Feb. 4th, 2009

lolamatopoeia: (pieceofwork)
I think I need to start making a list of what I want to do and accomplish in my life, broken down into 1 year and 5 and ten year or so increments. I need to get a bunch of this stuff down on paper so that I don't forget and so that I don't lose track of my goals and end up back where I am now five years on wondering 'what the hell have I done with life' ... again.

I'm having trouble getting into action mode. I'm still stuck in that spot where I daydream about all of the great things I'm going to do - how I'll join such and such club/team/organization, write things, perform, get involved, etc. but then I always seem to end up spending my evenings locked to my computer screen, still daydreaming, avoiding any sort of action and wondering why I'm not getting anywhere. I'm frustrated with myself. I need action and movement and a game plan.

I want to be the kind of woman, and have the kind of life, that my kids can be proud of some day. I don't want to have my kids see my struggle and my frustrations trying to be someone and do things in life but never quite getting there or see my life as another sad story of lost and misguided dreams. I don't want to slowly fade into middle age wondering where my youth went, realizing it's too late. I need plans in motion before it's too late.

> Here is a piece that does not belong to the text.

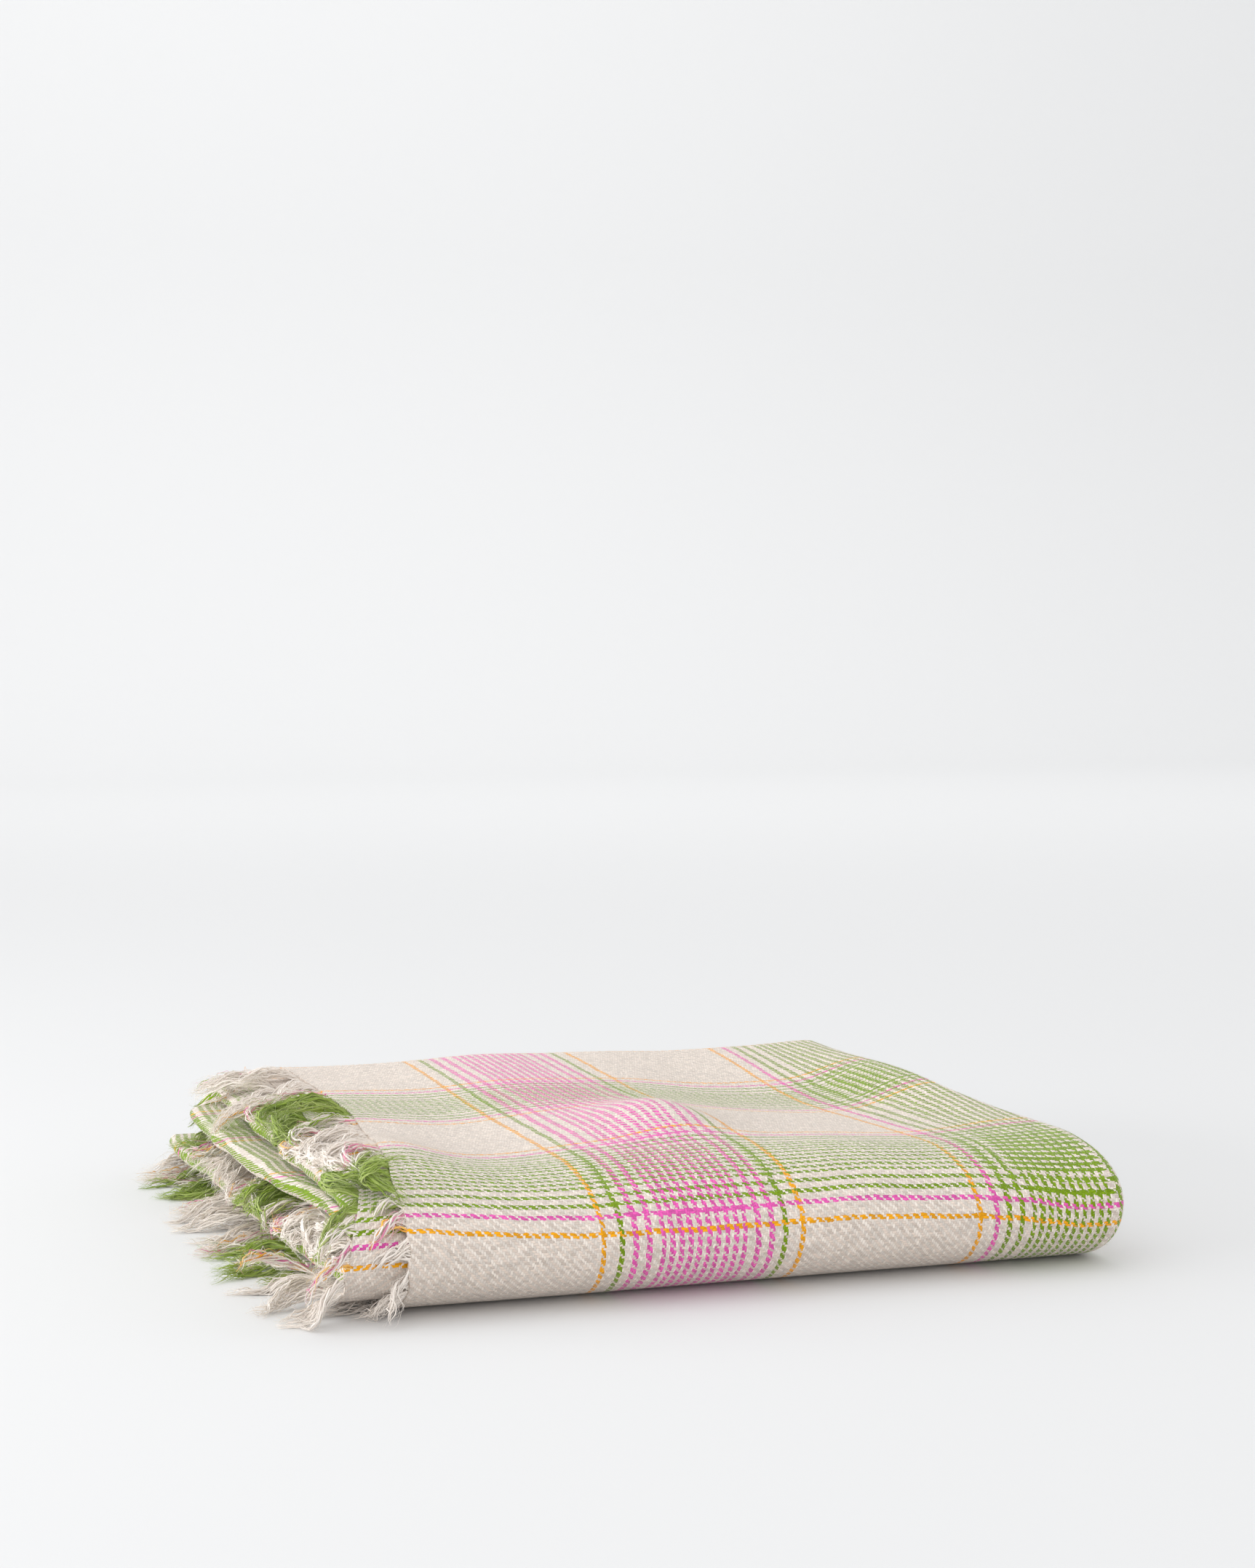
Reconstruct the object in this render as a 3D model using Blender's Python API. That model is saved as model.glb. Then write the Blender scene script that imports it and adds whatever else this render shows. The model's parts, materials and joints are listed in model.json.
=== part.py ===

I want to travel (and actually live in different countries, not just go on vacation), write (and be published some day), play a musical instrument (and actually be fairly good at it), be fluent in another language, perform on stage (in plays at least once a year or every other year), dance (and learn to dance well, and perform on stage one day), create art (and take classes to be better at this, and actually exhibit my work more than once and some day sell at least one piece). I want to do all of this and also become, through all of it, the kind of person I want so badly to be - that person who is the first one you call when you are planning something fun and the person you call when you need help with anything. I want to be kind to the people around me and strong and confident and I want to be able to maintain a happy and satisfied state of mind as often as possible. I don't want regret and stasis (anymore).

I need to get this down and get a plan together to get all of this done before it's too late. I know what I want from life, but I need to piece out concrete ways to accomplish all of this. Right now, it's all just muddled up in my head and the muddledness is preventing me from taking the necessary steps toward accomplishing these things. Even if, after a year I am able to take one baby step toward accomplishing one of the things I listed above that would be a huge leap from where I've been stuck lately. I've never been so panicked about my life path than I have been in the past few months.

So, is it just me or is everyone in the 24-29 age range experiencing the same kind of life crisis? No? Just me?

I promise I'll start writing more lighthearted things in here eventually.